Kendini Başkası ile Kıyaslama
Çocuklukta başlar kıyaslama cümleleri. Büyükler “Bak onun dersleri de iyiymiş; falancanın kızı gitar çalabiliyormuş…” gibi birçok cümle kurar. Büyükler tarafından akranlarla kıyaslanan kişi kendini başkalarıyla kıyaslamayı öğrenir. Kendinden iyi durumdakileri gördükçe, daha iyi olmak için çabalar; kötü durumda olduğunu düşündüğü kişileri fark ettikçe, halinden memnuniyet duyar.

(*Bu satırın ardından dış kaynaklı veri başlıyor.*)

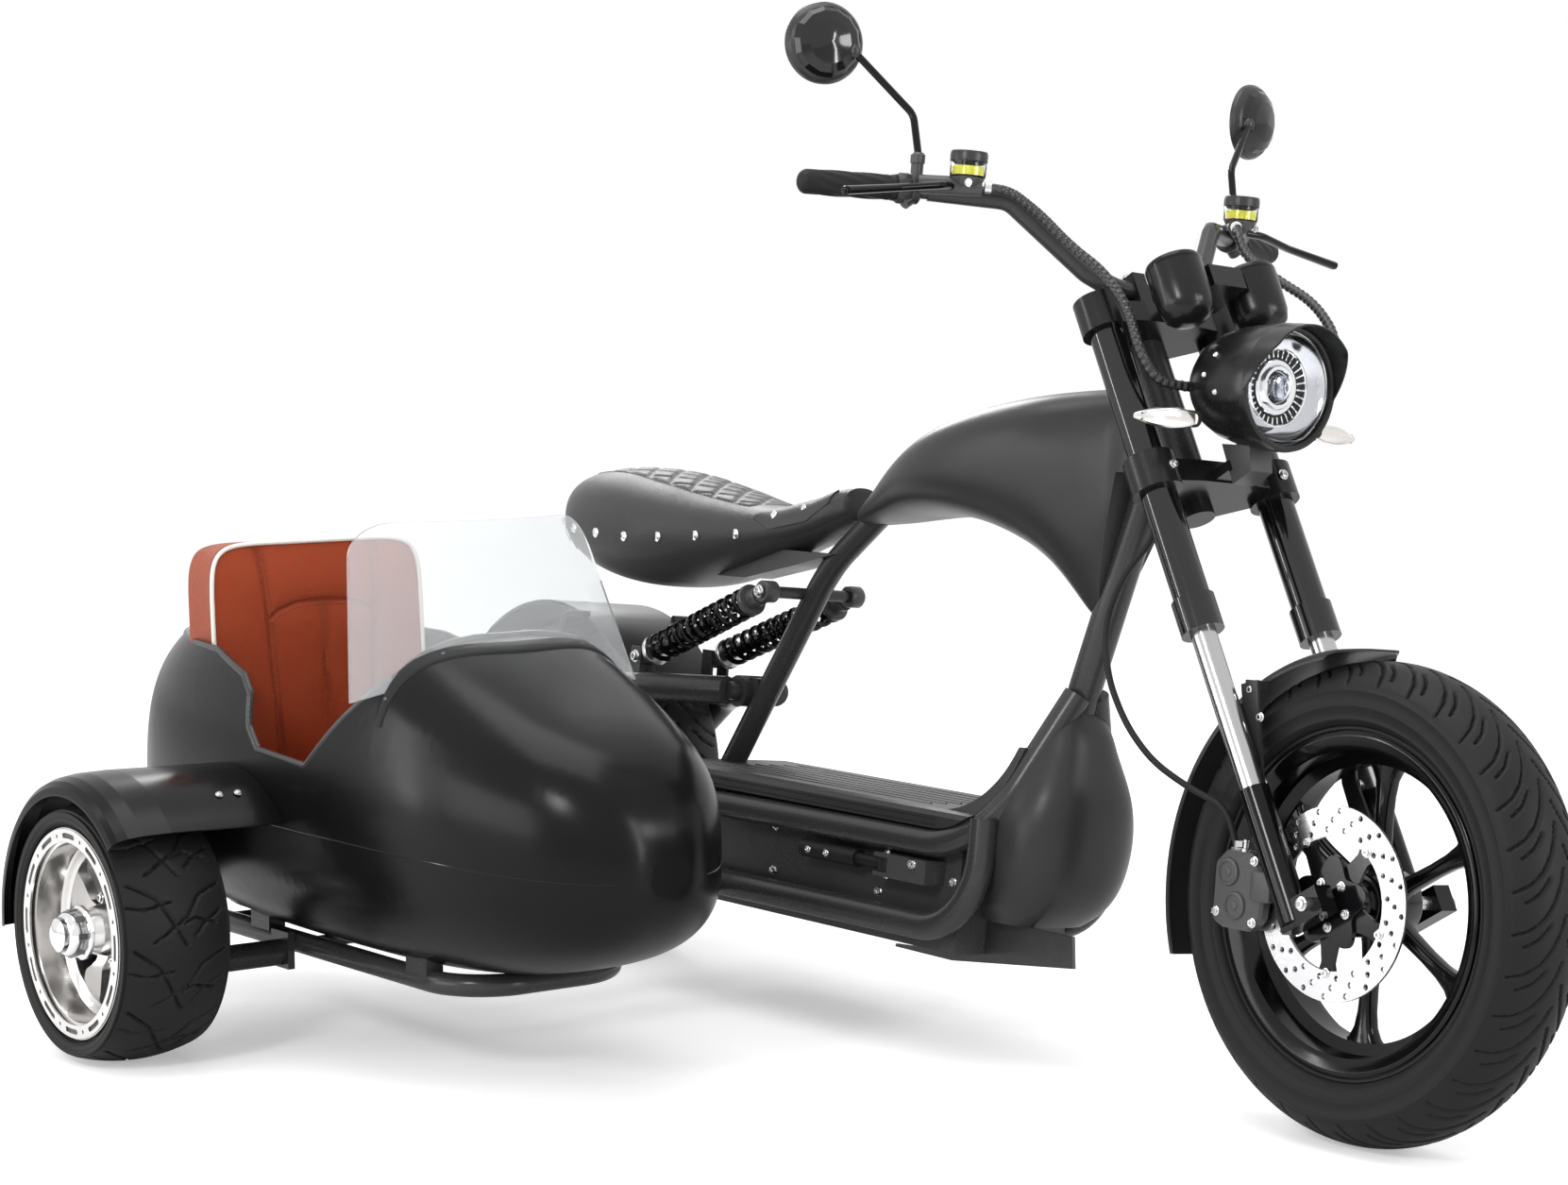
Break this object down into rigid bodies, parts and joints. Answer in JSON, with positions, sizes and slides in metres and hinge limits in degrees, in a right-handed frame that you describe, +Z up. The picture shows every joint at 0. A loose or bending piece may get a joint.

Herkes kendi başarılarını ve önemini değerlendirme çabası içindedir. Kıyaslama davranışı bu çabanın bir sonucu olarak ortaya çıkar.1 Kıyaslama; kişinin kendine ve toplumdaki yerine bakışını, performans göstermedeki verimliliğini ve esenliğini etkileyen bir eylemdir.2,3 Kıyaslamanın kişi üzerindeki etkileri kendinden kötü ya da iyi durumda görülen kişi ile kendini karşılaştırmaya göre değişiklik gösterir.3
İyi durumda olduğu düşünülen kişi ile kendini kıyaslama
İnsanlar; kariyerinde, sosyal ilişkilerinde ya da spesifik alanlarda iyi durumda olduğunu düşündüğü kişilerin özelliklerini kendi özellikleri ile karşılaştırır. O kişinin neden daha iyi performans sergilediğini anlamak ister. Bu karşılaştırmanın amacı genelde, benzer performansı sergileyip başarıya ulaşmak olur.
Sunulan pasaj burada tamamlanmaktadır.